Problem requirements
Print the data exactly as it is given, please.

####

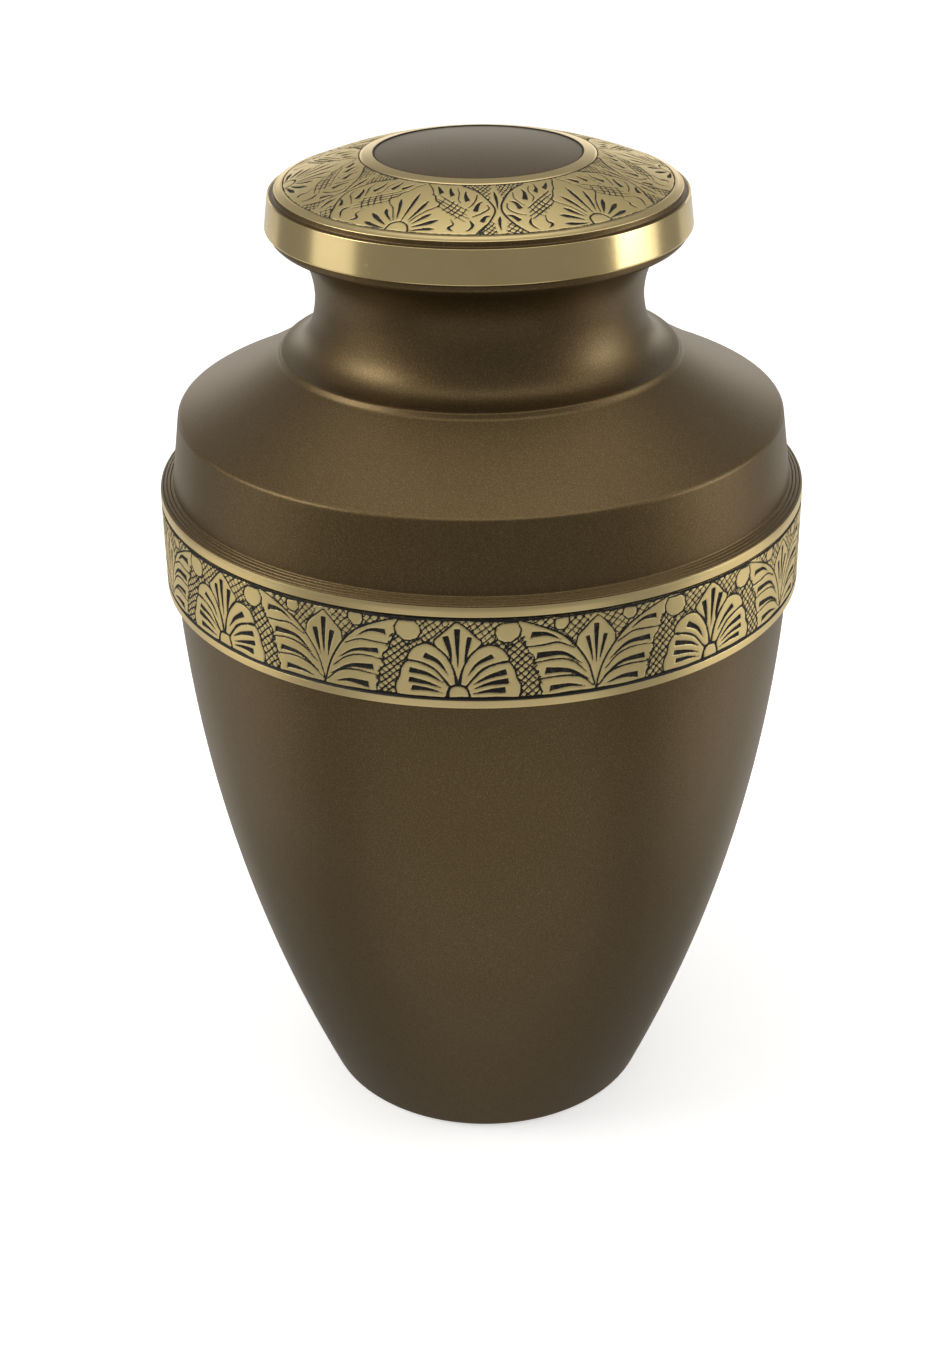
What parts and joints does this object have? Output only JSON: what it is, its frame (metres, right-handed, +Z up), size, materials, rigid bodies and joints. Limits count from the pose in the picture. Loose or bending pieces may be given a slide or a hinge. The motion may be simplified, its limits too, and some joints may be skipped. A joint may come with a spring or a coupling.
{
  "type": "cremation urn",
  "caption": "Turned metal urn with a shouldered body, an engraved belt of palm leaves, a short neck and a domed engraved lid that lifts off, for keeping ashes.",
  "frame": {"origin": "middle of the flat underside", "axes": "+Z up along the turning axis, towards the lid; the face seen in the picture is towards -Y"},
  "size_m": [0.168, 0.168, 0.2678],
  "materials": {
    "bronze_lacquer": "satin metallic bronze-brown lacquer over brass, with a bare brushed brass belt",
    "polished_brass": "polished brass rim and engraved face, satin bronze-brown lacquer in the groove and on the middle disc"
  },
  "bodies": {
    "root": {"urn_body": "bronze_lacquer", "lid": "polished_brass"}
  },
  "joints": []
}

####

Exercise output
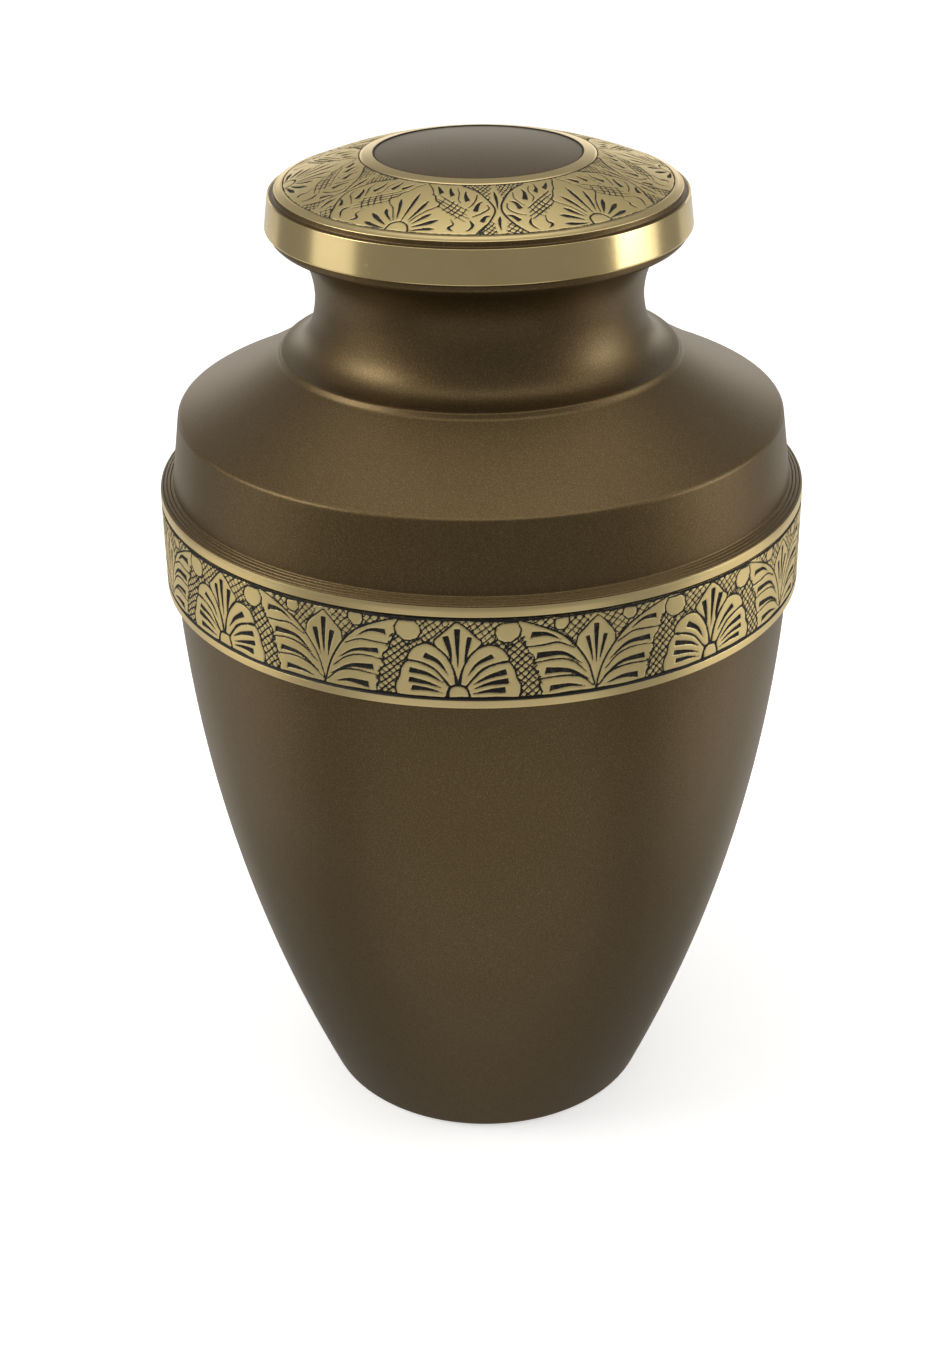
What parts and joints does this object have? Output only JSON: what it is, its frame (metres, right-handed, +Z up), size, materials, rigid bodies and joints. Limits count from the pose in the picture. Loose or bending pieces may be given a slide or a hinge. The motion may be simplified, its limits too, and some joints may be skipped. A joint may come with a spring or a coupling.
{
  "type": "cremation urn",
  "caption": "Turned metal urn with a shouldered body, an engraved belt of palm leaves, a short neck and a domed engraved lid that lifts off, for keeping ashes.",
  "frame": {"origin": "middle of the flat underside", "axes": "+Z up along the turning axis, towards the lid; the face seen in the picture is towards -Y"},
  "size_m": [0.168, 0.168, 0.2678],
  "materials": {
    "bronze_lacquer": "satin metallic bronze-brown lacquer over brass, with a bare brushed brass belt",
    "polished_brass": "polished brass rim and engraved face, satin bronze-brown lacquer in the groove and on the middle disc"
  },
  "bodies": {
    "root": {"urn_body": "bronze_lacquer", "lid": "polished_brass"}
  },
  "joints": []
}